WEST PALM BEACH, Fla. — The season, as it’s known, ended in April, leaving Lily Pulitzer-clad stragglers shopping for sunglasses on Worth Avenue and ordering the steak au poivre at Flagler's. Until this week, when the stomping grounds of the Kennedys, Donald Trump, and Rod Stewart are descended upon by an entirely different brand of aging rocker: the New Urbanist.
The 20th gathering of the Congress for the New Urbanism runs through the weekend here, and the milestone raises some interesting questions about what happens when a revolutionary movement reaches middle age – and indeed in the world of planning and especially real estate development, becomes part of the establishment.
In the late 1980s and early 1990s, New Urbanism was hitting the cover of Time as a grassroots architectural and design movement dead-set against auto-dependent suburban sprawl. CNU preached compact, walkable, mixed-use development, and traditional town planning principles for grid street layouts and user-friendly parks. It was back to the future, before World War II and the age of the automobile, before the soulless exurban tracts around cul-de-sacs, that arch-enemy of the connected landscape.
Radical. Audacious. Heretical. Until it became gospel.

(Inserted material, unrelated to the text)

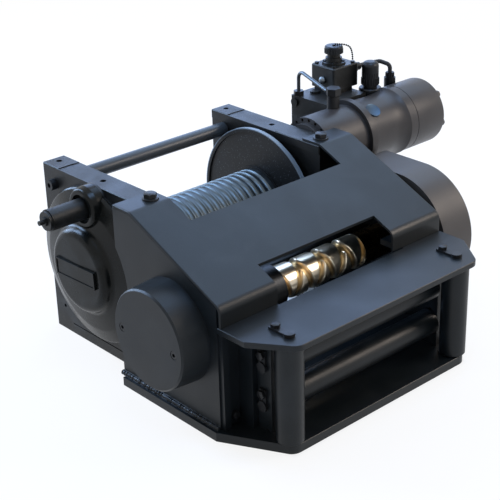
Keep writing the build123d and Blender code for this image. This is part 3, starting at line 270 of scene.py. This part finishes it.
# %% Rubber and anodised aluminium
cable_rubber = painted("moulded_cable_rubber", "#1e1e1f", "#29292a", (0.55, 0.7), 0.9, 0.3, 15)
cap_aluminium = metal("black_anodised_aluminium", "#35373a", "#222427", (0.36, 0.48), 0.7, 0.2)
print("rubber and caps:", cable_rubber.name, cap_aluminium.name)

# %% [markdown]
# ## Dressing the CAD pieces
# A CAD node whose shape is right only needs its finish. A table from finish to nodes keeps this readable,
# and anything the table leaves out, plates and rollers alike, takes the plate paint.

# %% Finish of every CAD node
finishes = {
    casting_paint: ["left_bracket", "right_bracket", "manifold_block", "clutch_cylinder", "gear_cover_plate",
                    "control_box"],
    dome_paint: ["gear_case_cover"],
    motor_paint: ["motor_body", "brake_housing"],
    case_paint: ["chain_case"],
    rod_paint_lightened_for_sheen: ["tie_rod"],
    dark_bronze: ["shaft_sleeves"],
    blued_steel: ["traveller", "follower_pawl", "cap_chain", "guide_rod"],
    drum_steel: ["drum"],
    turned_steel: ["clutch_rod", "drum_bearings"],
    gear_steel: ["sun_shaft", "bull_gear", "motor_pinion", "planet_1", "planet_2", "planet_3", "ring_gear",
                 "planet_carrier", "lay_shaft", "lay_sprocket", "screw_sprocket", "chain", "drum_gear"],
    line_steel: ["brake_line"],
    fastener_finish: ["tie_rod_bolts", "cover_bolts", "fairlead_bolts", "case_screws", "line_fittings",
                      "keeper_bars", "roller_pins", "left_guide_roller", "right_guide_roller"],
    cable_rubber: ["cable"],
    cap_aluminium: ["connector", "dust_cap", "round_cap"],
}
finish_of = {name: material for material, names in finishes.items() for name in names}
for name, piece in nodes.items():
    piece.data.materials.clear()
    piece.data.materials.append(finish_of.get(name, plate_paint))
print("finished", len(nodes), "nodes,", len(nodes) - len(finish_of), "of them in plate paint")

# %% [markdown]
# ## Small shapes that CAD leaves plain
# Every new piece goes the same way: a bmesh is shaped, its faces are turned outwards, and it becomes an
# object at the origin with its place in its mesh. It rides on a CAD body, takes its material, and stands
# for the CAD node that it replaces, if it replaces one.


# %% From a bmesh to a riding piece
def finish_piece(mesh, name, body, material, stands_for=None, smooth=35):
    """Turns a bmesh into an object that rides on a CAD body."""
    bmesh.ops.remove_doubles(mesh, verts=mesh.verts, dist=1e-6)
    bmesh.ops.recalc_face_normals(mesh, faces=mesh.faces)
    data = bpy.data.meshes.new(name)
    mesh.to_mesh(data)
    mesh.free()
    data.materials.append(material)
    piece = bpy.data.objects.new(name, data)
    bpy.context.scene.collection.objects.link(piece)
    data.set_sharp_from_angle(angle=math.radians(smooth))
    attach(piece, body)
    if stands_for:
        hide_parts(stands_for)
    print(name, "has", len(data.polygons), "faces")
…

Like its sister movement Smart Growth, New Urbanism – and here the disclaimer that I am a member of CNU, along with APA and ULI and other professional associations – is well-accepted by planners and especially developers, who see a magic formula for retail and a successor to the enclosed shopping mall; even corporate homebuilders like Toll Brothers and Lennar are skipping far-flung subdivisions for urban infill. Model projects are not much different from those publicized by the Urban Land Institute, from Maryland's Kentlands to the redevelopment of the Stapleton airport in Denver.

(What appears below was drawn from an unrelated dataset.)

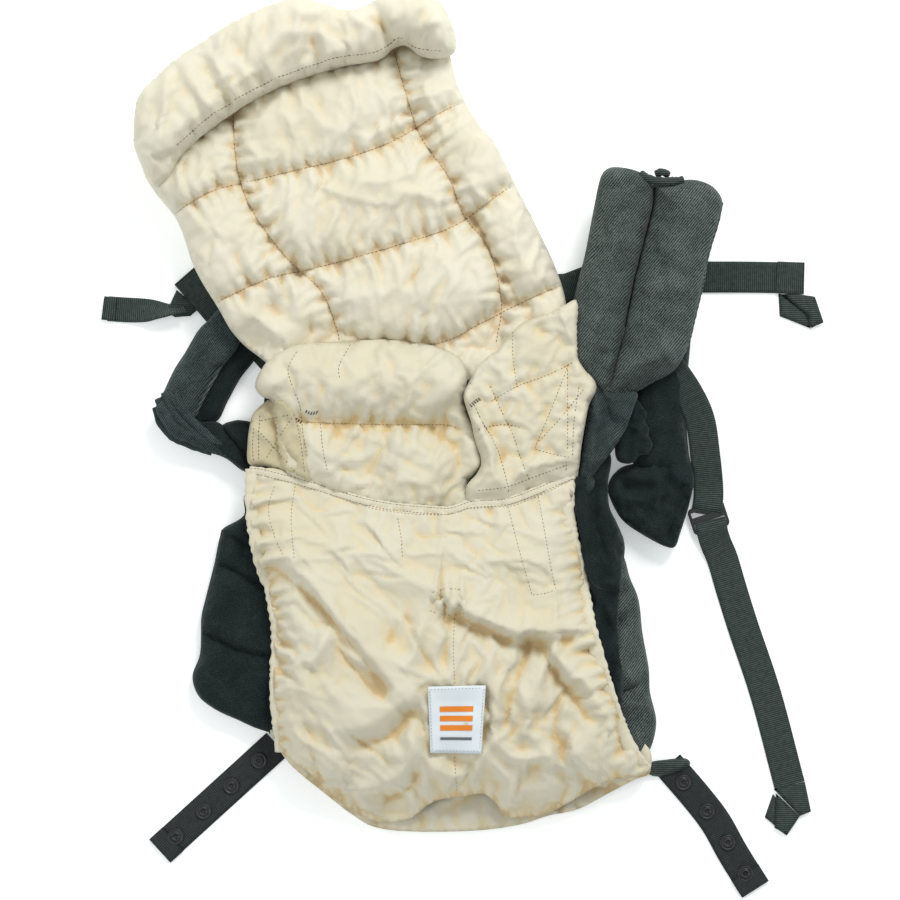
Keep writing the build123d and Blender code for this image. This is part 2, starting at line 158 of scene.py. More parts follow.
def creases(xy, area, count, angle, spread, length, height, width, seed):
    """Soft long wrinkles, ridges and valleys, strewn over a box (x0, x1, y0, y1) about one direction."""
    draw = random.Random(seed)
    z = np.zeros(len(xy))
    for _ in range(count):
        x = draw.uniform(area[0], area[1])
        y = draw.uniform(area[2], area[3])
        turn = math.radians(angle + draw.uniform(-spread, spread))
        half = draw.uniform(0.5, 1.0) * length / 2
        bend = draw.uniform(-0.5, 0.5) / length
        size = draw.uniform(0.6, 1.3) * width
        rise = draw.choice((-1.0, 1.0, 1.0)) * draw.uniform(0.4, 1.0) * height
        dx, dy = xy[:, 0] - x, xy[:, 1] - y
        u = dx * math.cos(turn) + dy * math.sin(turn)
        v = -dx * math.sin(turn) + dy * math.cos(turn) - bend * u ** 2
        taper = np.clip(1 - (u / half) ** 2, 0, 1) ** 1.5
        z += rise * taper * np.exp(-(np.abs(v) / np.where(v > 0, size, size * 0.6)) ** 1.4)
    return z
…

That’s not to say New Urbanism hasn’t had many critics. From the beginning the movement was mocked for being hegemonic in its own right, elitist and unaffordable, the “New Suburbanism,” or boutique sprawl. One of the first New Urbanist projects, Seaside, was famously the set for film The Truman Show, the story of a picture-perfect, scripted life. Empirical evidence was scarce that New Urbanist developments fostered any greater sense of community than conventional subdivisions. Modernism as foil could only go so far; the New Urbanist critiques made it seem as if, as one Harvard professor said, Le Corbusier-style horizontal windows were leading to the downfall of civilization.
What CNU has been looking for is some new foils. Property rights advocates, the Tea Party, and pro-suburbia commentators like Wendell Cox and Joel Kotkin provide some grist, but there are plenty of free-market libertarians in CNU, starting with the Miami based Cuban-American architect Andres Duany of DPZ. Duany has been enjoying picking fights with Harvard’s Charles Waldheim over the alternative approach to city-building, landscape urbanism. But it’s hard to imagine a more esoteric debate.

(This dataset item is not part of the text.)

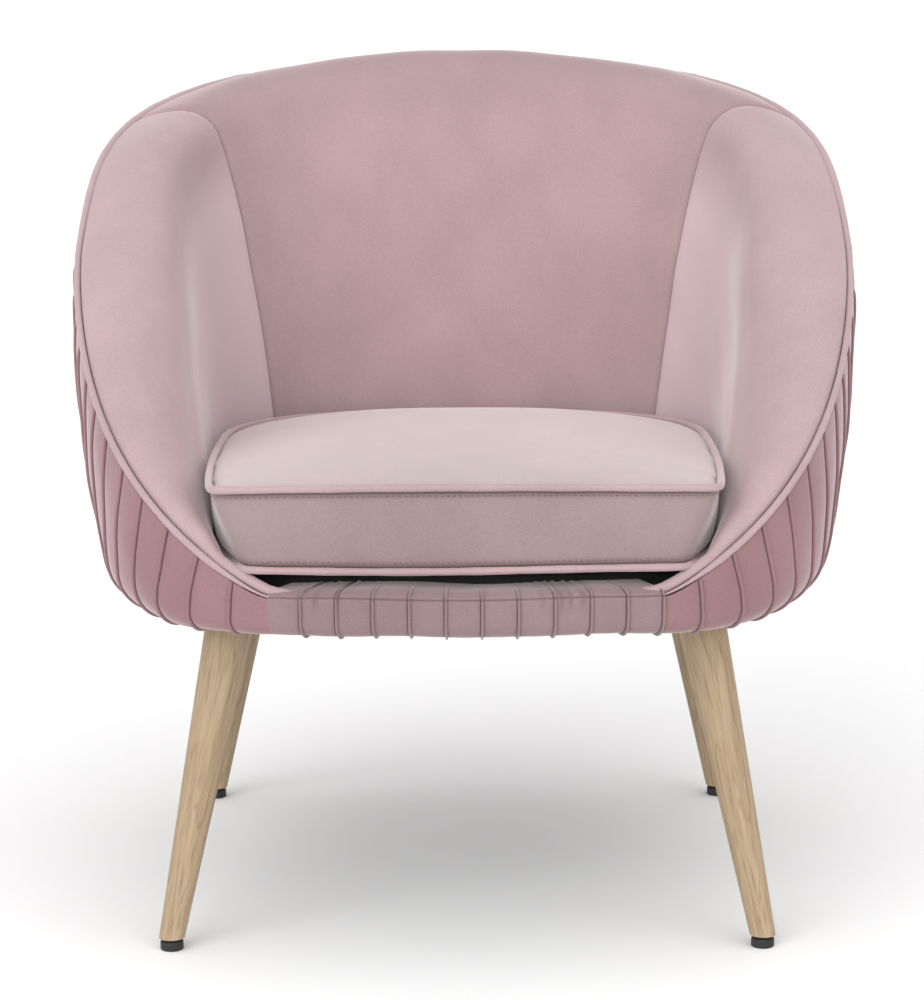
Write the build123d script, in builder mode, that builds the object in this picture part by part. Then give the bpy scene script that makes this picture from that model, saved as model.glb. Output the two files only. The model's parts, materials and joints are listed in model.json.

Florida will be a good place to take stock. The mayor of West Palm Beach famously embraced New Urbanism, and its revitalized downtown is a huge success. Miami adopted a form-based code of the kind CNU advocates – zoning more concerned with the collection of buildings than the use that goes on inside of them. Things like zoning and building codes remain a dreary but entirely necessary business for more sustainable cities. Plenty of places still forbid residential over retail in downtowns, or have ridiculous minimum parking requirements.
“If the first phase of CNU has culminated in a broader culture acceptance of urbanism as a force for good, the second phase will be defined by successfully pushing for policy and design reform that actually allows urbanism to get built,” says CNU president John Norquist, a former mayor of Milwaukee.
Big foundations like Rockefeller, Ford, and Kresge are supporting transit and see urbanism as the setting for advancing social justice. Others see great public health benefits. A big focus is to get at the anti-urban policies and standards and rules at the federal, state and local level, Norquist says.
If that sounds like nitty-gritty implementation, and a little bit nerdy, too, CNU has always had a mix of rock-star designers and those among the 1,500 architects, designers, planners, elected officials, developers and others expected for the conference, who like nothing better than a lengthy debate on the merits of different varieties of shade trees.
Still, as unglamorous as it is, re-writing the owner’s manual for urbanism makes sense. It’s what another architectural movement – the Congress International Architecture Moderne (CIAM), after which CNU is modeled – did. Leaders like Le Corbusier and Walter Gropius wasted little time embedding modernism in codes and academic curricula.
CNU is trying to undo the damage of expressways, separated-use zoning, and the destruction of the building craft fostered by CIAM, says Norquist. That means changing the rules put in place over a half-century: fighting fire with fire.
CIAM is an apt comparison, a messy, democratic organization, with a mission and a charter, but led by big and disparate egos. Notably, they put themselves out of business after about 30 years. The leaders saw that the seeds of modernism had been sown.
By that reckoning, to make change, if not stay relevant, CNU has about 10 more years to go.